Comparative genomic paleontology across plant kingdom reveals the dynamics of TE-driven genome evolution

Abstract

Long terminal repeat-retrotransposons (LTR-RTs) are the most abundant class of transposable elements (TEs) in plants. They strongly impact the structure, function, and evolution of their host genome, and, in particular, their role in genome size variation has been clearly established. However, the dynamics of the process through which LTR-RTs have differentially shaped plant genomes is still poorly understood because of a lack of comparative studies. Using a new robust and automated family classification procedure, we exhaustively characterized the LTR-RTs in eight plant genomes for which a high-quality sequence is available (i.e., Arabidopsis thaliana, A. lyrata, grapevine, soybean, rice, Brachypodium dystachion, sorghum, and maize). This allowed us to perform a comparative genome-wide study of the retrotranspositional landscape in these eight plant lineages from both monocots and dicots. We show that retrotransposition has recurrently occurred in all plant genomes investigated, regardless their size, and through bursts, rather than a continuous process. Moreover, in each genome, only one or few LTR-RT families have been active in the recent past, and the difference in genome size among the species studied could thus mostly be accounted for by the extent of the latest transpositional burst(s). Following these bursts, LTR-RTs are efficiently eliminated from their host genomes through recombination and deletion, but we show that the removal rate is not lineage specific. These new findings lead us to propose a new model of TE-driven genome evolution in plants.

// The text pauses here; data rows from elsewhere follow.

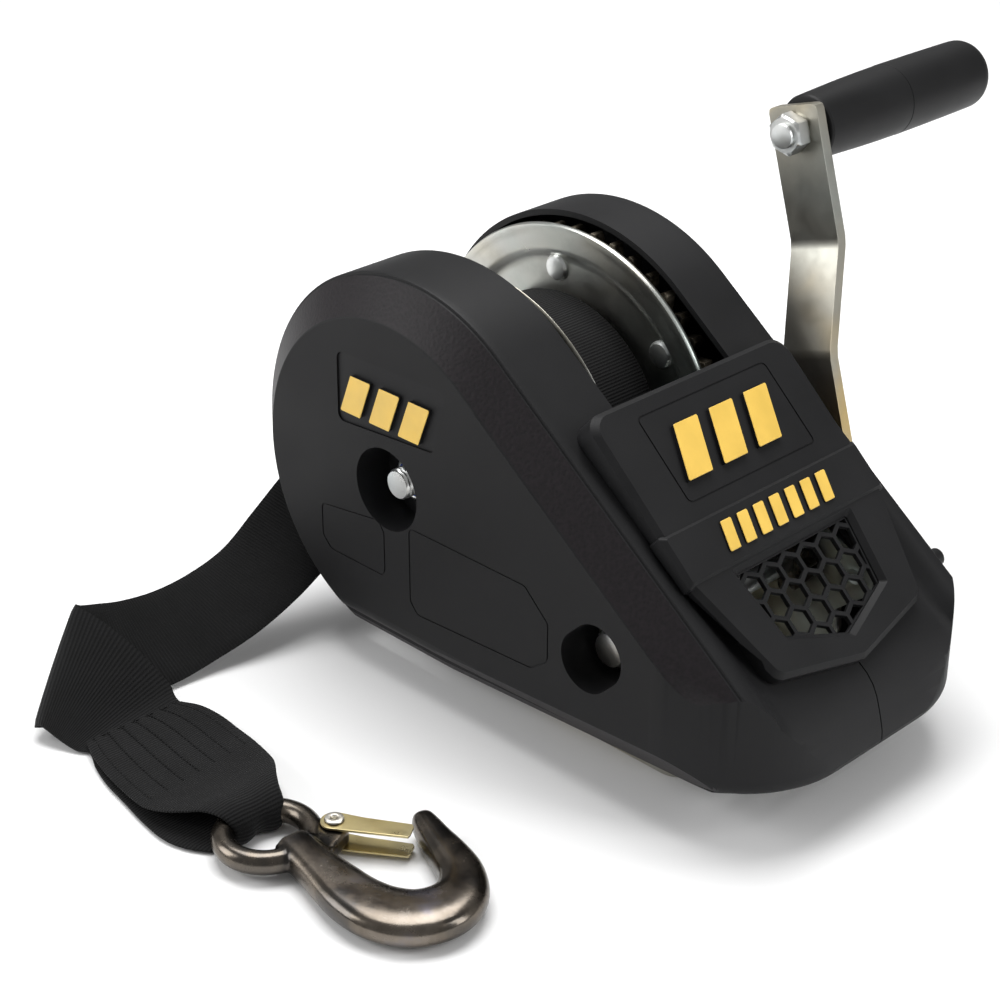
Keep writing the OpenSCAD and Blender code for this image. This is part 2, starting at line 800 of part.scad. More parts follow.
base_plate();
left_side_plate();
right_side_plate();
left_cover();
right_cover();
front_bezel();
bezel_mesh();
front_badge();
band_badge();
side_badge();
drum_bolt();
drum_nut();
drum_nut_insert();
drum_washers();
drum_spacers();
crank_bushes();
countershaft_bushes();
pawl_pin();
pawl_clip();
pawl_spring();
cover_screws();
strap();
strap_end();
hook_body();
latch_pin();
latch_spring();
drum_hub();
left_flange();
right_flange();
drum_gear();
drum_rivets();
drum_bushes();
strap_roll();
strap_anchor();
countershaft();
counter_gear();
counter_pinion();
counter_clips();
crank_shaft();
crank_pinion();
ratchet_wheel();
crank_spacer();
crank_arm();
crank_nut();
crank_washer();
shaft_lock_nut();
grip_bolt();
grip_nut();
grip();
grip_cap();
pawl();
pawl_lever();
lever_cap();
latch_gate();
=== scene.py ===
"""Boat trailer winch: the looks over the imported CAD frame.

Sizes are written in millimetres in the part's own frame and turned into metres by MM.
"""
import json
import math

import bmesh
import bpy
import numpy as np
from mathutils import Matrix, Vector


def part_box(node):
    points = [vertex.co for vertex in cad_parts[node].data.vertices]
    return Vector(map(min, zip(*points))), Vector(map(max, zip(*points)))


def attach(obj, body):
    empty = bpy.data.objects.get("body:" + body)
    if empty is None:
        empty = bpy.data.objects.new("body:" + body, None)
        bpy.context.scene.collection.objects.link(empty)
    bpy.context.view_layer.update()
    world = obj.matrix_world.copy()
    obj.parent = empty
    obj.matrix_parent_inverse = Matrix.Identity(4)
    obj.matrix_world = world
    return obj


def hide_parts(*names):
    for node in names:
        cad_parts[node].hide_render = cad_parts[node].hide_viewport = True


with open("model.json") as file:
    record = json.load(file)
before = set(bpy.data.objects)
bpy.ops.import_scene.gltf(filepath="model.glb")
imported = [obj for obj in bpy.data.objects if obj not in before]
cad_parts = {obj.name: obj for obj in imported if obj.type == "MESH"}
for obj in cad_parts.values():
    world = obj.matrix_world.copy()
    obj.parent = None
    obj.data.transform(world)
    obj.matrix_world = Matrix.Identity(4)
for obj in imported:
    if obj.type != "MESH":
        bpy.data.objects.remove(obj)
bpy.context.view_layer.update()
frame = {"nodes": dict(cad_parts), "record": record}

MM = 0.001
TAU = 2 * math.pi


# ---- places taken from the frame, in millimetres ----
def centre(node):
    low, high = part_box(node)
    return (low + high) / 2 / MM


def reach(node, axis):
    low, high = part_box(node)
    return low[axis] / MM, high[axis] / MM


DRUM = centre("drum_bolt")
CRANK = centre("crank_shaft")
GRIP = centre("grip")
EYE = Vector((-5, -221, 8))
LATCH = centre("latch_pin")
TOP_LEAN = math.radians(53)
BEZEL_LEAN = math.radians(47.6)
BEZEL_D = 121
CREST_R = 102
COVER_Y = 90


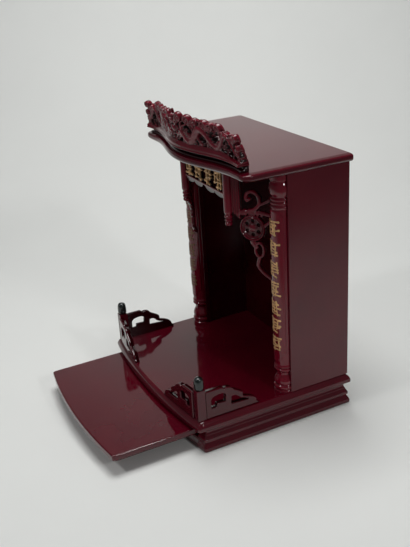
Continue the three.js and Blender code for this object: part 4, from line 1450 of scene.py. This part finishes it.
def carve_medallion(carving, inside):
    """Double rim, six holes and a boss."""
    x, z = carving.x - BRACKET_RING[0], carving.z - BRACKET_RING[1]
    away = np.hypot(x, z)
    rise = 0.8 + 3.9 * np.exp(-(((away - 25.6) / 1.7) ** 2)) + 2.8 * np.exp(-(((away - 21) / 1.1) ** 2))
    rise += 3.6 * np.sqrt(np.clip(1 - (away / 8.4) ** 2, 0, 1))
    inside = np.maximum(inside, BRACKET_ROUND - away)
    for k in range(BRACKET_HOLES):
        angle = math.pi * (2 * k + 1) / BRACKET_HOLES
        hole = np.hypot(x - BRACKET_HOLES_OUT * math.cos(angle), z - BRACKET_HOLES_OUT * math.sin(angle))
        inside = np.minimum(inside, hole - BRACKET_HOLE)
    carving.rise = np.where(away < BRACKET_ROUND, rise, carving.rise)
    return inside


def bracket_body():
    """Right-hand bracket, set between the pendant and the column."""
    pitch = bpy.context.scene.altar_carving.pitch * 0.8
    reach = bracket_reach()
    carving = Carving(grid_line(6, reach + 1, pitch), grid_line(BRACKET_LOW - 2, CASE_TOP + 1, pitch))
    inside = carve_medallion(carving, carve_bracket(carving))
    inside = np.minimum(inside, np.minimum(CASE_TOP - carving.z, reach - carving.x))
    angle = math.atan2(COLUMN_Y - PENDANT_Y, COLUMN_X - PENDANT_X)
    along = np.array((math.cos(angle), math.sin(angle)))
    behind = np.array((-math.sin(angle), math.cos(angle)))

    def place(s, z, depth):
        off = depth - BRACKET_THICK / 2
        x = PENDANT_X + s * along[0] + off * behind[0]
        y = PENDANT_Y + s * along[1] + off * behind[1]
        return np.stack([x, y, z], axis=-1)

    back = even_depth(BRACKET_THICK)
    return carved_panel(carving, inside, place, back, BRACKET_SINK, BRACKET_ROUNDING)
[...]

Keywords: LTR-retrotransposons; comparative genomics; deletion; genome dynamics; plants; solo-LTR; transposable elements; transpositional burst.

Fig. 1.—

(A2 and B2) Phylogenetic tree and (A1 and B1) schematic representation and comparison of different subfamilies of LTR-RTs Uwum from maize (A) and RLC_Gm6 and RLC_Gm18 from soybean (B). The neighbor-joining tree was constructed based on the alignment of the most conserved part of the LTRs sequences. The asterisks indicate the branch with a bootstrap value higher than 90. Color coding: different color indicates different subfamilies of the same LTR-RT family. Gray areas represent conserved region between subfamilies. Scale bar indicates nucleotide sequence divergence. SubF, subfamily; GAG, group-specific antigens; IN, intergrase; RT, reverse transcriptase; kb, kilobase.

Fig. 2.—

Distribution of copy number per LTR-RTs families in eight plant genomes. x axis represent different families and y axis the copy number per family. For each species, a pie chart represents the proportion of all LTR-RT families in the genome. The copy number of the three most repeated families is given in each corresponding pie chart. Only 40 families are represented for each species.

Fig. 3.—

Distribution of estimated insertion ages (in Myr) of LTR-RTs in maize, sorghum, rice, Brachypodium for monocots (A) and soybean, grapevine, Arabidopsis Lyrata, and A. thaliana for dicots (B). Note that for monocots, the number of copies represented is limited to 500 to facilitate interspecies comparison.

Fig. 4.—

Comparison of average percentage of deletion of LTR-RTs between different plant species for four different time range (Myr). Different colors represent different age class. Brackets represent standard deviation of each age class.

Fig. 5.—

Comparative deletion pattern of LTR-RTs families within different plant species (0.5–1 Myr). The horizontal line shows the average percentage of deletion of different families belonging to six plant species (see supplementary data S3, Supplementary Material online).

Fig. 6.—

Distribution of copies length within one LTR-RT family (Gmr19 from soybean genome) (see Materials and Methods).